The theme behind these teachings is the need for faith in a high ethical vision of planetary salvation, seeing the meaning of life as the good of the future. Rather than asking what I get personally in return for helping others, the wisdom of the Bible sees improvement of the world as intrinsically good. This is a psychologically difficult message for people to accept, in view of the major focus within religious tradition on a personal afterlife. We are constantly tempted by a more easy and popular path than the way of the cross. And yet as the Bible explains, individualistic attitudes have serious moral problems.

The idea of salvation as escape is an example of an unbiblical individualism. It often means that rather than fix up our planetary home we instead hope for a supernatural fantasy of personal immortality with God in heaven. The most extreme version of this delusion is the rapture fantasy popular in the USA. That psychology unfortunately enables its believers to ignore the evidence of climate change and the logical arguments about how we should respond.

You may have heard that the renowned American theologian, Bishop John Shelby Spong, died this week. Bishop Spong once wrote that “death is ultimately a dimension of life through which we journey into timelessness.” This path out of the realm of change into the changeless offers a new way that we can think about eternal life and salvation, challenging our religious conventions.

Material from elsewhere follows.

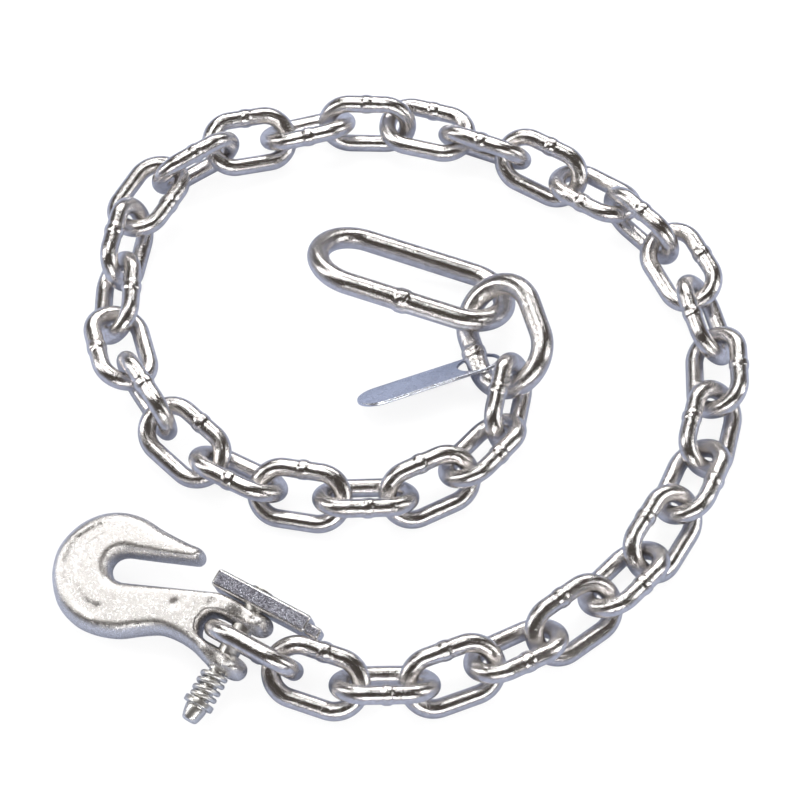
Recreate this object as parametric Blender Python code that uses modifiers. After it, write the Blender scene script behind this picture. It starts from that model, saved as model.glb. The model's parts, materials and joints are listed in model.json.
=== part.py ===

To close, the Letter of James promises a harvest of integrity and purity for those who make peace. James offers a path to end conflicts and disputes by saying that when we draw near to God, God will draw near to us. The message for today is that personal salvation is only possible through action to save our world, building upon the profound messages in the Bible of the need to transform our common home, inspired by the love and grace of God.